If you look at the pictures or the video, you will see that one of my completed toppers has very dark leaves. I only made that dark because sometimes it is difficult to see what I have made under the studio lights, but I wouldn’t usually make it as dark as that to go on a baby’s cake.
I’m not wiring the leaf I’m using for the coverlet, so once I have cut it out and made sure the edges are clean, I’m laying it on the veiner and pressing it gently to imprint the veins on the front of the leaf. Then turn it over and imprint the veins on only the top of the leaf’s back. Refer to Video at 13:09
I’m painting a little glue on the baby’s body and around the sides of the gumpaste disc.
Next, I’m folding the tip of the leaf over, then placing it over the baby so you can see the top of its head and pressing it gently around the baby. Finally, I’m turning the tip of the leaf upwards. Refer to Video at 14:09
Using some brown petal dust, I’ve tinted the top of the baby’s head to look like hair.
Making the leaves
Now I’m making some wired rose leaves by the easy method that I showed you in a previous project. When I’ve wired the leaves, I am bending them over slightly so that when I put them around the blossom’s base, they cover it completely.
I’ll leave them to dry before I use them.
For information on making some easily wired rose leaves, see Video 3, “How to Make a Gumpaste Formal Rose.”

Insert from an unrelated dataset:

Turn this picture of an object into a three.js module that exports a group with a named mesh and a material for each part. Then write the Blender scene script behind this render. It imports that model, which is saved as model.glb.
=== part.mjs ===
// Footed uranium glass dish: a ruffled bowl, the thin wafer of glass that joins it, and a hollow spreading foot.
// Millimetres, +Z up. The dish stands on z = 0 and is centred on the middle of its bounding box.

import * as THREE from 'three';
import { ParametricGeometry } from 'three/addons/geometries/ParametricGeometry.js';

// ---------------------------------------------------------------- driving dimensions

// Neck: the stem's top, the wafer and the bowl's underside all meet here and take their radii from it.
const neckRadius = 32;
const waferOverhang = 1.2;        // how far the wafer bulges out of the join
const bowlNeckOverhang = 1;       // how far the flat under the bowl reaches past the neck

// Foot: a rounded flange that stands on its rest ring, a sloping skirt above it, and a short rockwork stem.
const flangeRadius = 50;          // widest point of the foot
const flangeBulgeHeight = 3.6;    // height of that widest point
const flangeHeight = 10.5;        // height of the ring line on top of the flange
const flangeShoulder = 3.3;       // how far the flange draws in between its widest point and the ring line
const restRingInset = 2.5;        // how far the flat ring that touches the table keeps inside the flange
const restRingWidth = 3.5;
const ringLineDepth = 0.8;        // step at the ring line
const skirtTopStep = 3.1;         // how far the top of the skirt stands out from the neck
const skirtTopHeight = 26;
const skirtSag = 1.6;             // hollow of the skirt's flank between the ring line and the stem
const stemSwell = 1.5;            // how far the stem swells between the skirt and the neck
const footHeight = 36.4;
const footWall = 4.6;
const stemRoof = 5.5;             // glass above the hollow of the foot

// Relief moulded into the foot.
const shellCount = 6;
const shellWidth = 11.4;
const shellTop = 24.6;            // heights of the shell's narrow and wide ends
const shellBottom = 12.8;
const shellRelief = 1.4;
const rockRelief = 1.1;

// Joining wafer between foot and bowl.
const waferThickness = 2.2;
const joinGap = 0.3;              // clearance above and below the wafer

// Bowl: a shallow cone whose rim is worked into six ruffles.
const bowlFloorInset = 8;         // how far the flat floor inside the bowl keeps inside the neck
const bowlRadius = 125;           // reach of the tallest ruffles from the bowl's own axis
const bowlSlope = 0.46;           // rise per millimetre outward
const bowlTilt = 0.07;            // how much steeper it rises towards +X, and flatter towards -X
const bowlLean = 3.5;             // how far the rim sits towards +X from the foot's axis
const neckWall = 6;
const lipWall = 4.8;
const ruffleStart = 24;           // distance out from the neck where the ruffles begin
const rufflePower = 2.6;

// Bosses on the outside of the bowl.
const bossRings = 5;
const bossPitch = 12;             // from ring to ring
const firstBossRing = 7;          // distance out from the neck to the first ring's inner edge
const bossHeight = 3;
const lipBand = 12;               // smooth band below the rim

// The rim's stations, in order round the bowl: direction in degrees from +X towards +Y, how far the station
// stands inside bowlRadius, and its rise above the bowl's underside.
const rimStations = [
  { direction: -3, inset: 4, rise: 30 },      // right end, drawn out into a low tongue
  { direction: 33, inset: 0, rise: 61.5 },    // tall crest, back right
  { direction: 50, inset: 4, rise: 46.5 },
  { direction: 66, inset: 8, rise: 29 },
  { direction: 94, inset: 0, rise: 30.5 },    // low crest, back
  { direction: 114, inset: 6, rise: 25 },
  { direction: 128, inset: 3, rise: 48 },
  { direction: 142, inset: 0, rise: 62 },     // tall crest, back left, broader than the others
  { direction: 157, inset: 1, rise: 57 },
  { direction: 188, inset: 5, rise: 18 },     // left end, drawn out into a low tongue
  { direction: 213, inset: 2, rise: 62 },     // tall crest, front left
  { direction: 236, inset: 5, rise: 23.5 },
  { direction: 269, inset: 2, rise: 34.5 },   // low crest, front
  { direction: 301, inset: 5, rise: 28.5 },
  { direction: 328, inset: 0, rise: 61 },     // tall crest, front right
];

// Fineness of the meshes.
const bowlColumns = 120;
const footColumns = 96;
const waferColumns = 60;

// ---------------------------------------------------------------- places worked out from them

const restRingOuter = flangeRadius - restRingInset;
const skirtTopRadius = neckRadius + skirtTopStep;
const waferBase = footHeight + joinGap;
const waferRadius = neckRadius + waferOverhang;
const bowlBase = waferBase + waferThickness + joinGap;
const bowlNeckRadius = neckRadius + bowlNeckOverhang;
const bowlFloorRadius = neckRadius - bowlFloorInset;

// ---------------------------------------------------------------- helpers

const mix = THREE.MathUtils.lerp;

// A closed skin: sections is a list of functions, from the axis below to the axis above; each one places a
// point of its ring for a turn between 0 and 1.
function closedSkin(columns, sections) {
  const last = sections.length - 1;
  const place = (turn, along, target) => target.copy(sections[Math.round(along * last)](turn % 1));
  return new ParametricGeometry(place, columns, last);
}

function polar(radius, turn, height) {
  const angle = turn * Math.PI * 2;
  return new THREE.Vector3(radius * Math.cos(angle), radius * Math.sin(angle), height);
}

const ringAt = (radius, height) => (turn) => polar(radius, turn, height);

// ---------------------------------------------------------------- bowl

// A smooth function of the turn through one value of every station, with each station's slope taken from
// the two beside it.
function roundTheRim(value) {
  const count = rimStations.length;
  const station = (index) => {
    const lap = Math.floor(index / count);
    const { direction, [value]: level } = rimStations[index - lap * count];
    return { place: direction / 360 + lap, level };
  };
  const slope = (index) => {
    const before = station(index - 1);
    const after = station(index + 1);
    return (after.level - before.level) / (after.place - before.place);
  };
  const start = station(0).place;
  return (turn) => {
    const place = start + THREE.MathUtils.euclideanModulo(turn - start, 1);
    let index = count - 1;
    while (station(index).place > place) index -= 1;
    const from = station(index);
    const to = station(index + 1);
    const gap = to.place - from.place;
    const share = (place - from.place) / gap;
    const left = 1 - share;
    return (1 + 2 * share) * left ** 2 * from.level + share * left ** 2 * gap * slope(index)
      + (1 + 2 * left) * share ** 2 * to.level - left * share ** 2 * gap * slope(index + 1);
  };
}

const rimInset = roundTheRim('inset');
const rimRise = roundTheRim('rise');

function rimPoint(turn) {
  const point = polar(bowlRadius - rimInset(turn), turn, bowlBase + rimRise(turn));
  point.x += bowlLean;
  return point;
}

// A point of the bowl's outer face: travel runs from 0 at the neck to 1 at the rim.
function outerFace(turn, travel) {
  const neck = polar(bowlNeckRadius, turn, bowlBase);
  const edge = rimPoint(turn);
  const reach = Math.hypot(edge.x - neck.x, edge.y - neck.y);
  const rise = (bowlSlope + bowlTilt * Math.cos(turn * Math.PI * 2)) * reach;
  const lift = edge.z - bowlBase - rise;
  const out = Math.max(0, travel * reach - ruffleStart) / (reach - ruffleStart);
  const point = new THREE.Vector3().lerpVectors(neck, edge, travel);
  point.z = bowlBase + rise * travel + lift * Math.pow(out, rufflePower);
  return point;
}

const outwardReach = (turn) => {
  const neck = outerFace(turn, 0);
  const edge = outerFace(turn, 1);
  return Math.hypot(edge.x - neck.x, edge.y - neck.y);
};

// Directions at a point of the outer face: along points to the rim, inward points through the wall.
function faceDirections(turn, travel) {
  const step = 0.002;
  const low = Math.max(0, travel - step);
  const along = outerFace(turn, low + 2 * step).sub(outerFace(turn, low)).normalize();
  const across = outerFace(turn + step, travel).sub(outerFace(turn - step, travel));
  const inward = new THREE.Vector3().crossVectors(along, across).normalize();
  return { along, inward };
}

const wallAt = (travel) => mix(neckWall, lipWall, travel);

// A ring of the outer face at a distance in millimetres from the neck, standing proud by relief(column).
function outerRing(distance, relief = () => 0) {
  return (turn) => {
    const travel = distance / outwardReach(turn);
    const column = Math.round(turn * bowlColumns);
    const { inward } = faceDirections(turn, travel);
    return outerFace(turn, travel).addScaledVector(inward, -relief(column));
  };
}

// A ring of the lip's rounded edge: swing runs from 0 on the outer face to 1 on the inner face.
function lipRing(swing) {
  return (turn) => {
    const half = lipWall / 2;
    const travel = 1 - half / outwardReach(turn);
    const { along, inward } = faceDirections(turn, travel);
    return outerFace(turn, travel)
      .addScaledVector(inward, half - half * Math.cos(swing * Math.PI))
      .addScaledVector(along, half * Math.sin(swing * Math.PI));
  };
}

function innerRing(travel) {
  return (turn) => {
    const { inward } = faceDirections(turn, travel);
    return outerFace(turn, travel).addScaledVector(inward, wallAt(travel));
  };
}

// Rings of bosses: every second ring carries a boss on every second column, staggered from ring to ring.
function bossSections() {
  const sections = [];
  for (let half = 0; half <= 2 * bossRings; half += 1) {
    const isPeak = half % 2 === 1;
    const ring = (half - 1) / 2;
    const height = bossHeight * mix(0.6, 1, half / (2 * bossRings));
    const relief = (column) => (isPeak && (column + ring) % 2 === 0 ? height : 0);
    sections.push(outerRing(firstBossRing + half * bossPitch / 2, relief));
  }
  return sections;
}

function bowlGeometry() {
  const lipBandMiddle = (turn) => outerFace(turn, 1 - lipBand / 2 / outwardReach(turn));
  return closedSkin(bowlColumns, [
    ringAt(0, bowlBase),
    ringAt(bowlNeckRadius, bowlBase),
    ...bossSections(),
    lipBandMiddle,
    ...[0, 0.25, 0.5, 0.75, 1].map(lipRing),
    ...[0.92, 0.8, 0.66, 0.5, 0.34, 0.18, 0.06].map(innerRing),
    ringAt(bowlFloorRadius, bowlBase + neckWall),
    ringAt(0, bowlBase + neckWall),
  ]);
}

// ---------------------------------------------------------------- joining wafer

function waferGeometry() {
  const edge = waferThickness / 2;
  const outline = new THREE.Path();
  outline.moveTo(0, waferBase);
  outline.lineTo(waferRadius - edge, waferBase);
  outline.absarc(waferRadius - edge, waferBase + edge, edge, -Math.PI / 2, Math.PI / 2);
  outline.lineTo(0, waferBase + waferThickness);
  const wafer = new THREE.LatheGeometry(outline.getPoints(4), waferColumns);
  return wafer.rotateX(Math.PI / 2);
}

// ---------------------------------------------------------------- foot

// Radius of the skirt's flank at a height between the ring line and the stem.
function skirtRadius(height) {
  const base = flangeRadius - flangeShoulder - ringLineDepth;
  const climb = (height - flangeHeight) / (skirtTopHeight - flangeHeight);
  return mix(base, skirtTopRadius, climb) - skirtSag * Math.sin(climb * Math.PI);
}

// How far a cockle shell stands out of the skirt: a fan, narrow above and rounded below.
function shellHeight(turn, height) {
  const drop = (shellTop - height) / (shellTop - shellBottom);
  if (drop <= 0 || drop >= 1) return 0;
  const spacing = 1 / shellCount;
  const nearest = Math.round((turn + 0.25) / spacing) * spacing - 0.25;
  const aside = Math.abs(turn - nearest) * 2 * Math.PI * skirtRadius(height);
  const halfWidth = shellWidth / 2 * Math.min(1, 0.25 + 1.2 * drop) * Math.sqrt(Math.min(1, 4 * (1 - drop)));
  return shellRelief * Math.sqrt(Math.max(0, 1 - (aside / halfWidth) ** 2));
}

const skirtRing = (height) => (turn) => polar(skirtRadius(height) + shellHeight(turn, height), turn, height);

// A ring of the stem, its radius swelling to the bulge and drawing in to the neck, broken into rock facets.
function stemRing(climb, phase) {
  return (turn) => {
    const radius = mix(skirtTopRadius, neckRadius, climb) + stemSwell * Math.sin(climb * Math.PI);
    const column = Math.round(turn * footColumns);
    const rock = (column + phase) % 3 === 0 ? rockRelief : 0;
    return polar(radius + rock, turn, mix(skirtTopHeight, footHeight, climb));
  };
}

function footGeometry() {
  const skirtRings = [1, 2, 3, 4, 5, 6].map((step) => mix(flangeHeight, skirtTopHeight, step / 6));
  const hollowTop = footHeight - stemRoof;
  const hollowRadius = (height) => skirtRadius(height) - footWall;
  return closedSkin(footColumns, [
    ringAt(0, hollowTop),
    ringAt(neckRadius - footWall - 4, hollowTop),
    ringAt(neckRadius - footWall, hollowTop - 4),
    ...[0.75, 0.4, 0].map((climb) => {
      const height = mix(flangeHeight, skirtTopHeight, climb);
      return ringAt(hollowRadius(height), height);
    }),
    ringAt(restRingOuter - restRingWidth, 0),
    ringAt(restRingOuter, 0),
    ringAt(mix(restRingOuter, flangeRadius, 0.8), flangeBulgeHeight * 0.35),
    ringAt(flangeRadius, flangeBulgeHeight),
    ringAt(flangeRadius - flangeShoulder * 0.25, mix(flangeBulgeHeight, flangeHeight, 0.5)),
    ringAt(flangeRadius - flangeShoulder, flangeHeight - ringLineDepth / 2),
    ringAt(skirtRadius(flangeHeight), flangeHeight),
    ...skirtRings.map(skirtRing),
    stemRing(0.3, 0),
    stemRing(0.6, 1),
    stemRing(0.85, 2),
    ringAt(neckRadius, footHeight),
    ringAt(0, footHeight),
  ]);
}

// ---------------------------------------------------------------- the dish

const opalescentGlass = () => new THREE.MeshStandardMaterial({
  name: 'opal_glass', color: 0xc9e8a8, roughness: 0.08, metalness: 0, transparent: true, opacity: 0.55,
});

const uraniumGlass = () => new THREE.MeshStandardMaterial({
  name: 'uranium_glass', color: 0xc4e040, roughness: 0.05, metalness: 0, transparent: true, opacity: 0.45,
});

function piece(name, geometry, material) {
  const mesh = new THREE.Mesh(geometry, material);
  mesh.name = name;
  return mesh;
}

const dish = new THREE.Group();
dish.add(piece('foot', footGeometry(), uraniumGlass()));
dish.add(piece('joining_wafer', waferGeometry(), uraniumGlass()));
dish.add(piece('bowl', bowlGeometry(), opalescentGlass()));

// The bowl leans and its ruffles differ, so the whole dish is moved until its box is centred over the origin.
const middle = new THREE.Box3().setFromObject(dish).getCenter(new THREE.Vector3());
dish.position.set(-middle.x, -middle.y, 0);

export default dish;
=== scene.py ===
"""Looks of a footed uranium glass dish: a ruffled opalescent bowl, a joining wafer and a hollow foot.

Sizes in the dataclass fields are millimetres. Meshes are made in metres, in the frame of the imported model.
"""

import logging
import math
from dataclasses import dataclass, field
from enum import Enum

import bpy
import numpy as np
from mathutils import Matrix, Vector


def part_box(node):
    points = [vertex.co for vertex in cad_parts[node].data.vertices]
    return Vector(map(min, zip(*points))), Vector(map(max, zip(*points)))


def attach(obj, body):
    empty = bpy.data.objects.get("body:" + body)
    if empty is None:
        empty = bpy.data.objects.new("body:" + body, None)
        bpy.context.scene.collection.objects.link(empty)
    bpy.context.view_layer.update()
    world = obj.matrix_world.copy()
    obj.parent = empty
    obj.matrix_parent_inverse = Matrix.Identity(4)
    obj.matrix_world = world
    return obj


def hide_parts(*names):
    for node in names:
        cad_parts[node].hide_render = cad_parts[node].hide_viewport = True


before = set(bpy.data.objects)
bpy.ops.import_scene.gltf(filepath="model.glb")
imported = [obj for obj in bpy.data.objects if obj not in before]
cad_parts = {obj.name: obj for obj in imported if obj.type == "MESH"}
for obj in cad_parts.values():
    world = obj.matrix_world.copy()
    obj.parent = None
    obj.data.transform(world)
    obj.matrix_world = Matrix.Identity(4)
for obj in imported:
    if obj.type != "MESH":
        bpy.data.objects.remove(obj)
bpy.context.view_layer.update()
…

The rose leaves are put into the gumpaste that the blossom is standing on, so I’m trimming the wires so they are just long enough to insert into the gumpaste beneath the blossom. Refer to Video at 15:08
I’m making sure that the leaves cover the base that the blossom is standing on.
Now you know how this cake topper is made, I am sure that after you have made it yourself, in the future, you will be able to come up with your own interpretation of it.
A larger blossom, more wave in the petals, a different arrangement of leaves, different color combinations, a different baby, etc., etc., depending on the cake you are making.